# Dehydrating



## jerodjacks (Aug 13, 2010)

what foods are best to dehydrate
&
how do you store them


----------



## JustCliff (May 21, 2011)

You can dehydrate many different types of food. The simple answer is, dehydrate what you eat.
Try looking over this site:
Dehydrate2Store.com | Welcome - Educating and Helping Those Who Want To Learn About Dehydration

I store in jars,bucket,bags and some cans. All depends on the dehydrated item and what you will do with it. 
Short term storage
Long term storage
For your BOB,BOV or camping or just using around the homestead.
Let us know the kind of foods you want to do and we can get you going.


----------



## goshengirl (Dec 18, 2010)

I'll second the Dehydrate 2 Store videos (JustCliff's link). Tammy is great!

I think the easiest thing to start with is dehydrating frozen veggies. Watch the Dehydrate 2 Store video on that. To store, I like to use mason jars because dehydrated food can be pretty brittle, and the jars are protective. If you have a Food Saver, you can get a mason jar attachment for it that sucks air out. Or you can get oxygen absorbers to put in the jars. Or both.

The reason why the frozen veggies are so easy is because all you do is buy up some items on sale (whatever veggies you like), open the bag, put the veggies on the dehydrator tray, and let 'r rip. Right this moment I have a bunch of frozen veggies in the dehydrator - bought up a bunch of items (on sale) that I like to put in soups or for making broth - they'll be all dehydrated and ready to go the next time I find chicken on sale and make chicken broth. I also love it when frozen shredded or diced potatoes go on sale - they dehydrate and rehydrate very easily.

You can dehydrate fresh veggies, too - they just need to be handled differently. Some need blanching before dehydrating, some need to soak in lemon juice first, some need both. Frozen veggies already have those necessary steps taken care of. But if you want to work with fresh veggies, search the internet for "dehydrate _______" - you'll find loads of info, oftentimes conflicting, but you learn to go with what works for you. For example, I wanted to dehydrate potato slices and found info that said to cook first, others said to dehydrate raw (all said to soak in lemon juice). Tried a few different ways, decided I like the barely cooked method best. 

You can also dehydrate meat. I like ground meat best (beef, pork, chicken, turkey) - just cook it up (breaking it up into small pieces), rinse it off, and place thinly on trays. A half-pint mason jar holds about 0.8 lbs of beef - and that works great with one box of Hamburger Helper. 

If you have a surplus of eggs (if you have chickens, or just plain find a bunch of eggs on sale) there are You Tube videos on dehydrating cooked scrambled eggs. 

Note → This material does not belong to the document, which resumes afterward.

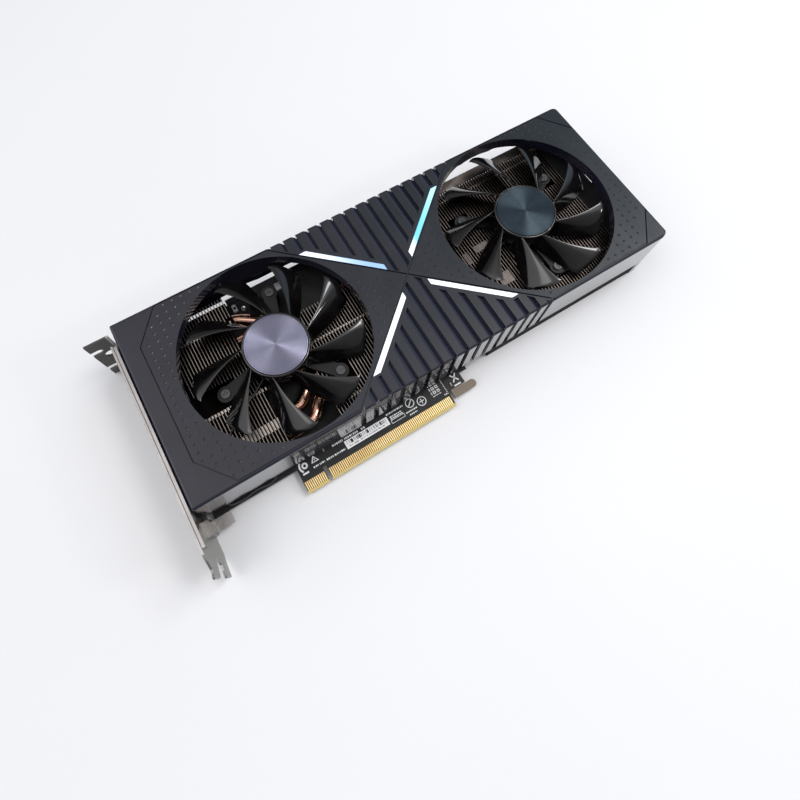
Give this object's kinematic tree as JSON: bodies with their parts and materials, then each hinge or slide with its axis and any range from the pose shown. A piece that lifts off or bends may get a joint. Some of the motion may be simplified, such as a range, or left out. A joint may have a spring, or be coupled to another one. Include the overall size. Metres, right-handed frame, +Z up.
{
  "type": "graphics card",
  "caption": "Two-fan desktop graphics card with a ribbed black shroud, lit cross strips, slotted steel bracket and gold edge connector.",
  "frame": {"origin": "centre of the base of the whole part, on the table it lies on, fans up", "axes": "+X from the bracket to the tail, +Y from the edge connector to the opposite long edge, +Z up out of the fans"},
  "size_m": [0.2816, 0.1254, 0.0387],
  "materials": {
    "shroud_plastic": "fine-grained satin black, smooth gloss on the facets and walls",
    "light_guide": "milky light guide, slightly iridescent",
    "led_board": "coated board",
    "black_screw": "black oxide",
    "smoky_blade": "glossy smoky black",
    "lilac_cap": "radially brushed, anodised",
    "slate_cap": "radially brushed, anodised",
    "shaft_steel": "ground",
    "ferrite": "moulded ferrite",
    "fan_plastic": "satin",
    "winding": "enamelled copper",
    "green_board": "coated board",
    "sleeve_bronze": "sintered bronze",
    "lead_jacket": "satin sleeving",
    "zinc_screw": "zinc plated",
    "fin_aluminium": "thin dark-plated sheet",
    "pipe_copper": "bare copper",
    "plate_copper": "machined copper",
    "black_casting": "black anodised",
    "rail_metal": "dark nickel",
    "pad_silicone": "soft silicone",
    "solder_mask": "black solder mask with white printed marks",
    "contact_gold": "gold plated",
    "label_paper": "printed label",
    "package_substrate": "laminate",
    "silicon": "polished silicon",
    "chip_epoxy": "moulded epoxy",
    "choke_ferrite": "pressed powder",
    "capacitor_can": "drawn can",
    "connector_plastic": "moulded",
    "header_nylon": "nylon",
    "socket_steel": "nickel plated",
    "bracket_steel": "satin nickel",
    "spring_steel": "satin",
    "frame_plastic": "satin"
  },
  "bodies": {
    "card": {"shroud": "shroud_plastic", "light_strips": "light_guide", "led_boards": "led_board", "shroud_screws": "black_screw", "left_fan_frame": "fan_plastic", "left_stator": "winding", "left_motor_board": "green_board", "left_sleeve": "sleeve_bronze", "left_fan_lead": "lead_jacket", "right_fan_frame": "fan_plastic", "right_stator": "winding", "right_motor_board": "green_board", "right_sleeve": "sleeve_bronze", "right_fan_lead": "lead_jacket", "fan_screws": "zinc_screw", "front_fins": "fin_aluminium", "middle_fins": "fin_aluminium", "tail_fins": "fin_aluminium", "heat_pipes": "pipe_copper", "cold_plate": "plate_copper", "base_plate": "black_casting", "side_rail": "rail_metal", "thermal_pads": "pad_silicone", "pcb": "solder_mask", "edge_contacts": "contact_gold", "barcode_label": "label_paper", "gpu_package": "package_substrate", "gpu_die": "silicon", "memory_chips": "chip_epoxy", "chokes": "choke_ferrite", "capacitors": "capacitor_can", "mosfets": "chip_epoxy", "power_connector": "connector_plastic", "fan_headers": "header_nylon", "hdmi_socket": "socket_steel", "display_socket_a": "socket_steel", "display_socket_b": "socket_steel", "display_socket_c": "socket_steel", "bracket": "bracket_steel", "bracket_screws": "black_screw", "retention_bracket": "spring_steel", "spring_screws": "zinc_screw", "tail_frame": "frame_plastic"},
    "left_fan": {"left_rotor": "smoky_blade", "left_cap": "lilac_cap", "left_shaft": "shaft_steel", "left_magnet": "ferrite"},
    "right_fan": {"right_rotor": "smoky_blade", "right_cap": "slate_cap", "right_shaft": "shaft_steel", "right_magnet": "ferrite"}
  },
  "joints": [
    {"name": "left_fan_spin", "type": "hinge", "parent": "card", "child": "left_fan", "pos_m": [-0.0625, 0.01465, 0.03], "axis": [0, 0, 1], "continuous": true},
    {"name": "right_fan_spin", "type": "hinge", "parent": "card", "child": "right_fan", "pos_m": [0.0843, 0.01465, 0.03], "axis": [0, 0, 1], "continuous": true}
  ]
}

Hope that helps. Feel free to ask more questions as you go along.


----------



## sailaway (Mar 12, 2009)

An interesting thread, I have made beef jerkey and dehydrated apples & bananas so far. I had 2 Kmart inexpensive plastic dehydraters. The jerkey was made from brisket that was marinated in a mixture of liquid smoke, soy sauce and terryake sauce. I usually let it soak for 2 days. When I put it on the dehydrator I add pepper, chili powder or some other spice.

The fruit gets soaked in lemon juice before dehydrating, this keeps it from turning brown.


----------



## gypsysue (Mar 27, 2010)

Onions. Buy them on sale and chop them up, then dry them. They've got to be one of the easiest things to dry. Peppers are pretty easy too. Cut them open, remove the seeds and other innards, cut them in strips (like for stir fry) or chop them up, then dry them. 

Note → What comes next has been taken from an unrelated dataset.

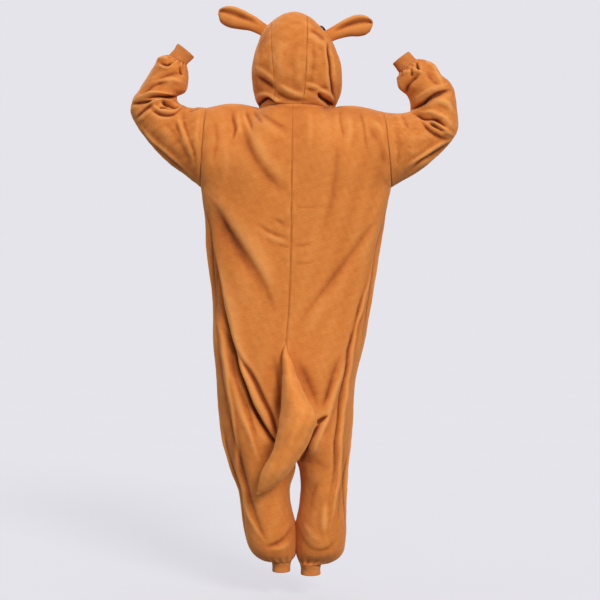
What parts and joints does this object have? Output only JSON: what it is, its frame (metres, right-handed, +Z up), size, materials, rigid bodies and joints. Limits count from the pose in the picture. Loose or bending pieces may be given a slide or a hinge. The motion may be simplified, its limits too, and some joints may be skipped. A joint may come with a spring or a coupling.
{
  "type": "kangaroo onesie",
  "caption": "Loose one-piece fleece suit with a hood that has two leaf-shaped ears, rib cuffs, a buttoned front and a stuffed tail, held in its worn shape with both arms raised.",
  "frame": {"origin": "middle of the neck seam's ring, level with the shoulder seams, where the wearer's shoulders hold the garment up", "axes": "+Z up, the front faces -Y and the back with the tail faces +Y, +X is the wearer's left"},
  "size_m": [0.9426, 0.3985, 1.6342],
  "materials": {
    "fleece": "caramel orange polar fleece, matt with a soft nap",
    "rib_knit": "rib knit of the cuffs, the same colour as the fleece",
    "button_plastic": "brown moulded buttons",
    "eye_plastic": "glossy black"
  },
  "bodies": {
    "root": {"back_left": "fleece", "back_right": "fleece", "front_left": "fleece", "front_right": "fleece", "sleeve_left": "fleece", "sleeve_right": "fleece", "wrist_cuff_left": "rib_knit", "wrist_cuff_right": "rib_knit", "ankle_cuff_left": "rib_knit", "ankle_cuff_right": "rib_knit", "hood_left": "fleece", "hood_centre": "fleece", "hood_right": "fleece", "ear_left": "fleece", "ear_right": "fleece", "eye_left": "eye_plastic", "eye_right": "eye_plastic", "tail": "fleece", "placket": "fleece", "button_1": "button_plastic", "button_2": "button_plastic", "button_3": "button_plastic", "button_4": "button_plastic", "button_5": "button_plastic", "button_6": "button_plastic", "button_7": "button_plastic", "button_8": "button_plastic"}
  },
  "joints": []
}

Other than that, we've dried about every fruit or vegetable there is, and also herbs, and eggs. I've seen some very interesting ideas here on the forum about things to dehydrate, including leftovers, like spaghetti, that can later be used as a quick meal or camping food. I've even seen people mention dehydrating soup!


----------



## Davarm (Oct 22, 2011)

If you have a food saver the advice by "goshengirl" about the jar attachment is good to keep in mind. Many dehydrated foods will poke holes in the vacuum seal bags.

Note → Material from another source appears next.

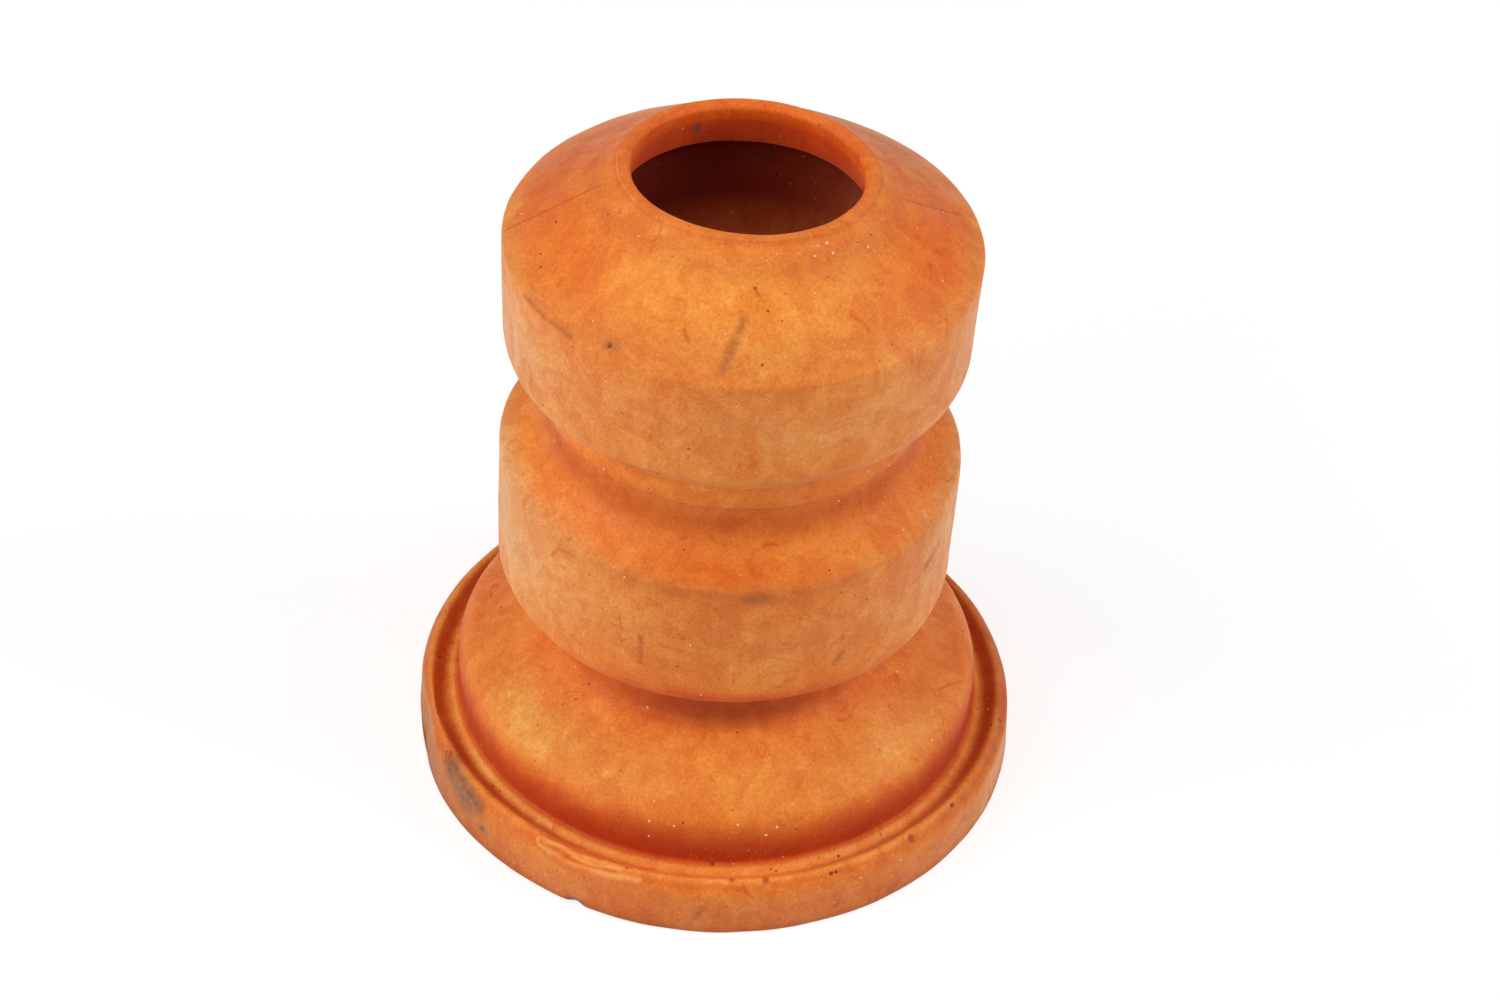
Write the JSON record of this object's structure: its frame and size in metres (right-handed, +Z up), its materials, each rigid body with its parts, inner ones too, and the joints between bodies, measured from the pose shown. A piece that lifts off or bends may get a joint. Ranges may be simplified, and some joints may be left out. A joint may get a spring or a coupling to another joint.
{
  "type": "suspension bump stop",
  "caption": "Orange foam bump stop: hollow stepped bellows with a rod lip on top and a wide flange with a raised rim at its base.",
  "frame": {"origin": "centre of the seat, the flat underside of the flange", "axes": "+Z up along the rod axis, from the flange to the lip"},
  "size_m": [0.06, 0.06, 0.0674],
  "materials": {
    "foam": "matte moulded foam skin"
  },
  "bodies": {
    "root": {"bump_stop": "foam"}
  },
  "joints": []
}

With potatoes, I also prefer the lightly cooked(goshengirl) way also. Have found that no matter how long you soak Russets in lemon juice or even vinegar, that will almost always "turn(darken)" to some degree. Red potatoes seem to have less of a problem with turning. Lightly cooked, they always come out pretty and translucent.


----------



## jerodjacks (Aug 13, 2010)

Thanks 
i was going to do lots of jerky & fruit 
good idea about frozen vegetables too


----------